Begin INFORMATION PROVIDED

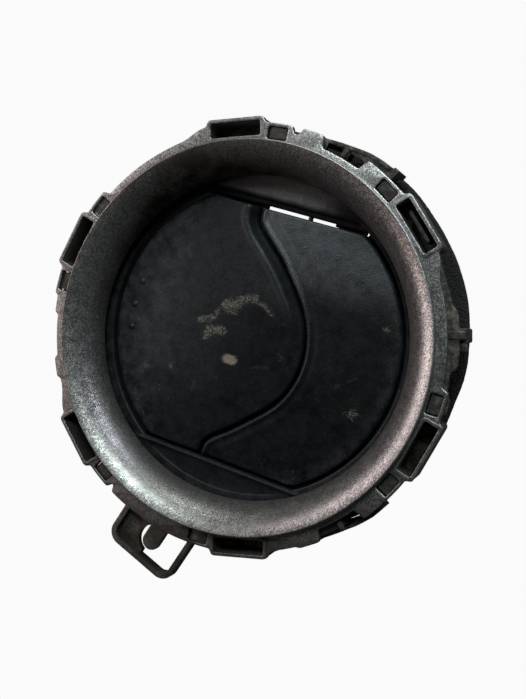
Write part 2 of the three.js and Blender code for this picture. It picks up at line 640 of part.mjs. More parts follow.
// A round spine along the hinge axis, held to the plate at both ends, with the crank in the middle.
function makeFlap(side, x) {
  const backs = FLAP_TOP - FLAP_THICKNESS + 0.5;
  const spine = barAlongY(SPINE_RADIUS, x, HINGE_Z, -SPINE_END, SPINE_END);
  const ribs = [-1, 1].map((end) =>
    block(x - SPINE_RADIUS, x + SPINE_RADIUS, end * SPINE_BLOCK.middle - SPINE_BLOCK.half,
      end * SPINE_BLOCK.middle + SPINE_BLOCK.half, HINGE_Z, backs));
  const end = crankEnd(x);
  const half = CRANK_THICKNESS / 2;
  const lean = degrees(CRANK_LEAN);
  const armShape = new THREE.BoxGeometry(CRANK_WIDTH, CRANK_THICKNESS, CRANK_LENGTH);
  armShape.translate(0, 0, -CRANK_LENGTH / 2).rotateY(lean).translate(x, 0, HINGE_Z);
  const crank = solidOf(armShape).add(barAlongY(CRANK_END_RADIUS, end.x, end.z, -half, half));
  const bores = [
    ...[1, -1].map((way) => barBetween(PIN_RADIUS + PRESS_FIT, x, way, PIN_START - 0.3, SPINE_END + 1)),
    barAlongY(LINK_PIN_RADIUS + PRESS_FIT, end.x, end.z, -half - 1, half + 1),
  ];
  const pieces = [flapPlate(side), spine, ...ribs, crank];
  if (side < 0) pieces.push(...fingerDots(), centreRib(x, backs));
  else pieces.push(splitLip());
  return join(pieces).subtract(join(bores));
}

// A lip that follows the split behind the other flap's edge.
function splitLip() {
  const [start, root] = LIP_ROOT.map((inset) => splitEdge(SPLIT_GAP / 2 + inset));
  const far = splitEdge(-LIP_REACH).reverse();
  const top = FLAP_TOP - FLAP_THICKNESS - LEDGE_DROP;
  const lip = plate(new THREE.Shape([...root, ...far]), top - LIP_THICKNESS, top);
  const riser = plate(new THREE.Shape([...root, ...start.reverse()]), top - LIP_THICKNESS, top + 1);
  return lip.add(riser);
}

function centreRib(x, top) {
  return block(x - CENTRE_RIB.half, x + CENTRE_RIB.half, -CENTRE_RIB.reach, CENTRE_RIB.reach, HINGE_Z, top);
}

function fingerDots() {
  return DOT_ANGLES.map((angle) => {
    const dot = new THREE.SphereGeometry(DOT_RADIUS, 12, 8);
    dot.translate(DOT_CIRCLE * Math.cos(degrees(angle)), DOT_CIRCLE * Math.sin(degrees(angle)), FLAP_TOP - DOT_SINK);
    return solidOf(dot);
  });
}

function makeHingePin({ x, bushStart }, side) {
  return barBetween(PIN_RADIUS, x, side, PIN_START, bushStart + BUSH_LENGTH);
}

// ---------- link ----------

const linkStart = CRANK_THICKNESS / 2 + LINK_GAP;
const linkEnd = linkStart + LINK_THICKNESS;

function makeLinkBar() {
  const left = crankEnd(LEFT_HINGE_X);
  const right = crankEnd(RIGHT_HINGE_X);
  const ends = [left, right].map((end) => barAlongY(CRANK_END_RADIUS, end.x, end.z, linkStart, linkEnd));
  const bar = block(left.x, right.x, linkStart, linkEnd, left.z - LINK_HALF_WIDTH, left.z + LINK_HALF_WIDTH);
  const holes = [left, right].map((end) =>
    barAlongY(LINK_PIN_RADIUS + LINK_BORE_CLEARANCE, end.x, end.z, linkStart - 1, linkEnd + 1));
  return join([bar, ...ends]).subtract(join(holes));
}

function makeLinkPin(x) {
  const end = crankEnd(x);
  const shank = barAlongY(LINK_PIN_RADIUS, end.x, end.z, -CRANK_THICKNESS / 2 - 0.4, linkEnd + 0.5);
  const { rim, from, to } = LINK_HEAD;
  return shank.add(barAlongY(LINK_PIN_RADIUS + rim, end.x, end.z, linkEnd + from, linkEnd + to));
}

// ---------- assembly ----------

const graphitePaint = () => finish(0x4c4a49, 0.42, 0.6);
const barePlastic = () => finish(0x23201e, 0.7);
const flapPlastic = () => finish(0x101418, 0.55);
const steel = () => finish(0x8d8f92, 0.35, 0.9);

const vent = new THREE.Group();
vent.position.y = AXIS_Y;
vent.add(
  named('bezel', makeBezel(), graphitePaint()),
  named('collar', makeCollar(), barePlastic()),
  named('barrel', makeBarrel(), barePlastic()),
  named('foam_seal', makeFoam(), finish(0x0c0c0c, 0.98)),
  named('friction_ring', makeFrictionRing(), finish(0x3a3a38, 0.95)),
);

const rotor = new THREE.Group();
rotor.rotation.z = degrees(ROTOR_TURN);
rotor.add(
  named('rotor_ring', makeRotor(), flapPlastic()),
  named('rotor_retainer', makeRetainer(), barePlastic()),
  named('left_flap', makeFlap(-1, LEFT_HINGE_X), flapPlastic()),
  named('right_flap', makeFlap(1, RIGHT_HINGE_X), flapPlastic()),
  named('link_bar', makeLinkBar(), barePlastic()),
);
for (const hinge of hinges) {
  rotor.add(named(`${hinge.name}_link_pin`, makeLinkPin(hinge.x), steel()));
  for (const [end, side] of [['upper', 1], ['lower', -1]]) {
    rotor.add(named(`${hinge.name}_${end}_pin`, makeHingePin(hinge, side), steel()));
    rotor.add(named(`${hinge.name}_${end}_bush`, makeBush(hinge, side), finish(0xb8b4a8, 0.5)));
  }
}
vent.add(rotor);

const assembly = new THREE.Group();
assembly.add(vent);

export default assembly;
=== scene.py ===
"""A round dashboard air vent, out of its panel and laid on its rear rim.

Lengths are in millimetres from the vent's axis, with z up from the rear rim, and each mesh is put
into the row frame once it is made. The rotor's pieces are drawn with their hinges along y and are
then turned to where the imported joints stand.
"""

import json
import math

import bmesh
import bpy
import numpy as np
from mathutils import Matrix, Vector, noise

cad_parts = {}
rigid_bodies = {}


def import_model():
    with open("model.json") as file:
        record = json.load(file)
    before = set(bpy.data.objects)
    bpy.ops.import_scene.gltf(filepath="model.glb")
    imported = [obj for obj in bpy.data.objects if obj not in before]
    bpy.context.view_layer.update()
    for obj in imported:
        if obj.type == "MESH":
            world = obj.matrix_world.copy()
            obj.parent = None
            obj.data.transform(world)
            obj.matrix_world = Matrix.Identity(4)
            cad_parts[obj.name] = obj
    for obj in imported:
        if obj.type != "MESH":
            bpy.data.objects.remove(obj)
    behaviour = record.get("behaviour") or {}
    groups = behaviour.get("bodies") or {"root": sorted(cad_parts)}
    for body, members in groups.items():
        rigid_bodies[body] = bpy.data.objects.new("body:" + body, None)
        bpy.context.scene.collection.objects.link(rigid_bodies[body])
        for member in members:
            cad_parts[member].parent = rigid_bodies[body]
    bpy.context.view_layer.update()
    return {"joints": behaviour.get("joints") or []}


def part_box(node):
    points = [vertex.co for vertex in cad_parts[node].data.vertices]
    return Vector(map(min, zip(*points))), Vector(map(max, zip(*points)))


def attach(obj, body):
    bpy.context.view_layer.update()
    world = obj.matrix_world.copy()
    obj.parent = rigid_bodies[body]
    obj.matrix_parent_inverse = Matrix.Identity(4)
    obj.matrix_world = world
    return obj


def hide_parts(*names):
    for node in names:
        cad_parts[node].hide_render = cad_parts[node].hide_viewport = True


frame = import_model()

# ---------- places and sizes ----------

MM = 0.001


def low_of(node):
    """A CAD node's lowest height, in millimetres."""
    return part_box(node)[0].z / MM


def top_of(node):
    """A CAD node's highest point, in millimetres."""
    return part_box(node)[1].z / MM


def reach_of(node):
    """Half a CAD node's width, in millimetres."""
    low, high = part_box(node)
    return (high.x - low.x) / 2 / MM


joints = {joint["name"]: joint for joint in frame["joints"]}
barrel_low, barrel_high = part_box("barrel")
hinge_axis = joints["left_flap_tilt"]["axis"]

VENT = Matrix.Translation(((barrel_low.x + barrel_high.x) / 2, (barrel_low.y + barrel_high.y) / 2, 0))
VENT = VENT @ Matrix.Scale(MM, 4)
ROTOR = VENT @ Matrix.Rotation(math.atan2(hinge_axis[0], -hinge_axis[1]), 4, "Z")


def hinge_of(side):
    """A point on a flap's hinge axis, in the rotor's millimetres."""
    return ROTOR.inverted() @ Vector(joints[f"{side}_flap_tilt"]["pos_m"])


HEIGHT = top_of("bezel")
CREST_RADIUS = 49.6
FUNNEL_FRONT = 52.0  # middles of the ellipses that the funnel's front and back follow
FUNNEL_BACK = 48.9
RING_RADIUS = 50.0
MOUTH_RADIUS = 42.4
FUNNEL_DEPTH = 11.0
FUNNEL_WALL = 1.6

FLANGE_TOP = HEIGHT - 2
FLANGE_BOTTOM = FLANGE_TOP - 2
FLANGE_RADIUS = 52.6
FRAME_RADIUS = 54.4

POCKET_ANGLES = [30 + 60 * i for i in range(6)]
POCKET_WIDTH = 13.5
POCKET_INNER = 50.7
POCKET_OUTER = 54.5
POCKET_WALL = 0.9
POCKET_DEPTH = 7.7

WINDOW_ANGLES = [42.4, 77.6, 137.6, 162.4, 222.4, 257.6, 317.6, 342.4]
WINDOW_WIDTH = 5.2
WINDOW_INNER = 50.3
WINDOW_OUTER = 53.6
WINDOW_FRAME = 4.2
SHOULDERS = [(30, -1), (90, 1), (210, -1), (270, 1)]  # a pocket, and the side of it that slopes down
SHOULDER_START = 8.5  # degrees from the middle of the pocket
SHOULDER_END = 17
POCKET_REACH = 8.2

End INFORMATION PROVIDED

## AIM OF THE EXERCISE:
Give back exactly the lines running from the line that contains "before = set(bpy.data.objects)" through the line that contains "obj.matrix_parent_inverse = Matrix.Identity(4)", and nothing outside them.

## RESPONSE TO THE TASK:
    before = set(bpy.data.objects)
    bpy.ops.import_scene.gltf(filepath="model.glb")
    imported = [obj for obj in bpy.data.objects if obj not in before]
    bpy.context.view_layer.update()
    for obj in imported:
        if obj.type == "MESH":
            world = obj.matrix_world.copy()
            obj.parent = None
            obj.data.transform(world)
            obj.matrix_world = Matrix.Identity(4)
            cad_parts[obj.name] = obj
    for obj in imported:
        if obj.type != "MESH":
            bpy.data.objects.remove(obj)
    behaviour = record.get("behaviour") or {}
    groups = behaviour.get("bodies") or {"root": sorted(cad_parts)}
    for body, members in groups.items():
        rigid_bodies[body] = bpy.data.objects.new("body:" + body, None)
        bpy.context.scene.collection.objects.link(rigid_bodies[body])
        for member in members:
            cad_parts[member].parent = rigid_bodies[body]
    bpy.context.view_layer.update()
    return {"joints": behaviour.get("joints") or []}


def part_box(node):
    points = [vertex.co for vertex in cad_parts[node].data.vertices]
    return Vector(map(min, zip(*points))), Vector(map(max, zip(*points)))


def attach(obj, body):
    bpy.context.view_layer.update()
    world = obj.matrix_world.copy()
    obj.parent = rigid_bodies[body]
    obj.matrix_parent_inverse = Matrix.Identity(4)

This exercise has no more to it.